Developers of several MRS software packages are beginning to program their toolkits to be fully BIDS compliant. Osprey33 and Gannet34 can read in NIfTI-MRS data files, but are not yet able to parse a fully BIDS-organized dataset automatically. Additionally, the spant35 R package offers some functionality for writing and reading BIDS datasets, while FSL-MRS36 supports BIDS-formatted directories through third-party software.

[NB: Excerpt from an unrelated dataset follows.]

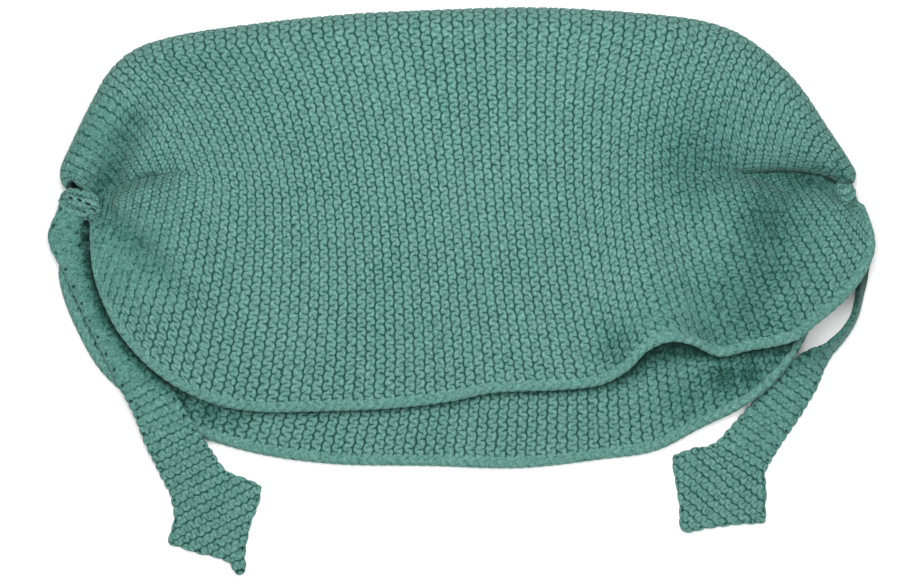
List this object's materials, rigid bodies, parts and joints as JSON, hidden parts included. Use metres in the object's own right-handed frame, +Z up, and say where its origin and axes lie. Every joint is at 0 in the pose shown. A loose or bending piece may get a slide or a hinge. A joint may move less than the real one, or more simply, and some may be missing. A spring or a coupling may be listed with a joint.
{
  "type": "knitted tie-back head cap",
  "caption": "Soft garter-knit cap lying flat, one panel folded over the crown, gathered at both sides into ties with square ends.",
  "frame": {"origin": "centre of the bounding box at its bottom, on the surface the cap lies on", "axes": "+X from the left gather to the right one as seen from above, +Y from the hems towards the crown fold, +Z up from the surface"},
  "size_m": [0.3888, 0.2682, 0.0228],
  "materials": {
    "garter_knit": "matte sea-green cotton yarn in garter stitch",
    "chain_edging": "matte sea-green cotton yarn worked as a rounded chain edging"
  },
  "bodies": {
    "root": {"crown": "garter_knit", "front_edging": "chain_edging", "back_edging": "chain_edging", "left_gather": "chain_edging", "right_gather": "chain_edging", "left_tie": "garter_knit", "right_tie": "garter_knit"}
  },
  "joints": []
}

Future Modifications to MRS-BIDS

When modeling MRS spectral data, it is typical to utilize prior knowledge. For spectral fitting, this is done using a basis set of metabolite signal resonances created by quantum mechanical numerical simulations. This forms an essential part of the analysis and quantification pipeline. MRS-BIDS currently does not have specifications for storing basis set data and metadata. Future updates to MRS-BIDS should consider addressing this as a matter of priority. For instance, it is unclear whether basis sets should be considered raw or derivative data.

Conclusions

The motivation for creating the MRS-BIDS extension to the BIDS specification stemmed from a desire for the same degree of standardization that is common for other biomedical imaging and non-imaging modalities and, fundamentally, to adhere to the principles of FAIR. As the need for big data repositories continues to grow, adopting a data and metadata organization standard is essential, and the BIDS extension we have developed ensures MRS data follows suit. Modern science and research are clearly shifting toward greater standardization and openness in methodology and results. MRS-BIDS signifies a valuable advancement for MRS science in this regard, and it is hoped that the broader MRS community will embrace it.